1. Mathematical Formulation and Motivation

Let $y_i \in \{0,1\}$ denote the ground truth and $p_i \in [0,1]$ the predicted probability for the $i$ th sample (or pixel, for dense tasks). Weighted binary cross-entropy (BCE) loss is given by

$\mathcal{L}_{\text{BCE}} = -\frac{1}{N} \sum_{i=1}^N \left[ w_1 y_i \log(p_i) + w_0 (1 - y_i)\log(1-p_i) \right]$

where $w_1, w_0$ are class weights (usually $w_1 > w_0$ in minority-positive domains).

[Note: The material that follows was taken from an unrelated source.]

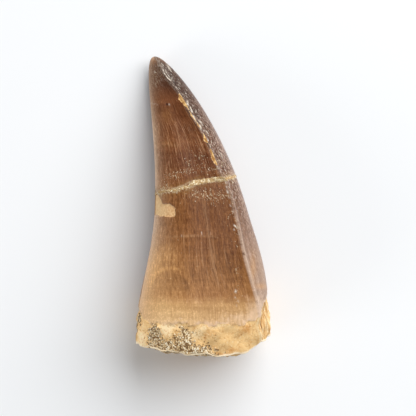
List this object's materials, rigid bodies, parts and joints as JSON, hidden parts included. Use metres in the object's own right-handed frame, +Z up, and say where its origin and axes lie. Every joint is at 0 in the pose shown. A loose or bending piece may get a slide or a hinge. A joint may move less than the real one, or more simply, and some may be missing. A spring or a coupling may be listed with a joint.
{
  "type": "fossil mosasaur tooth",
  "caption": "Curved, pointed fossil reptile tooth with a sharp cutting ridge, a mended break and sandy matrix on its broken root. Lies flat as a specimen.",
  "frame": {"origin": "on the surface that the tooth lies on, under the middle of its box", "axes": "+Y runs from the root's broken end to the tip, +Z is up, out of the front face, and +X is towards the side with the front carina"},
  "size_m": [0.0226, 0.0502, 0.015],
  "materials": {
    "enamel": "fossil enamel, brown and satin, finely ridged along the tooth",
    "filler": "dull sandy filler",
    "matrix": "coarse phosphate sand, dull and grainy"
  },
  "bodies": {
    "root": {"tooth": "enamel", "filler": "filler", "matrix": "matrix"}
  },
  "joints": []
}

The differentiable Matthews Correlation Coefficient (MCC) loss is constructed from soft versions of confusion matrix entries:

$\begin{align*} \text{TP} & = \sum_i p_i y_i \ \text{TN} & = \sum_i (1-p_i)(1-y_i) \ \text{FP} & = \sum_i p_i (1-y_i) \ \text{FN} & = \sum_i (1-p_i)y_i \end{align*}$

The MCC is then

$\text{MCC} = \frac{ \text{TP}\cdot\text{TN} - \text{FP}\cdot\text{FN} } { \sqrt{ (\text{TP}+\text{FP}) (\text{TP}+\text{FN}) (\text{TN}+\text{FP}) (\text{TN}+\text{FN}) } + \varepsilon }$

where $\varepsilon$ is a small constant for numerical stability. The corresponding loss is

$\mathcal{L}_{\text{MCC}} = 1 - \text{MCC}$

The composite loss takes the form

$\mathcal{L}_\text{total} = \lambda_1 \mathcal{L}_{\text{BCE}} + \lambda_2\mathcal{L}_{\text{MCC}}$

with $\lambda_1, \lambda_2 \geq 0$ controlling the trade-off. This construction leverages the pixel-level, class-sensitive adjustments of weighted BCE and the confusion-matrix-wide balancing of MCC.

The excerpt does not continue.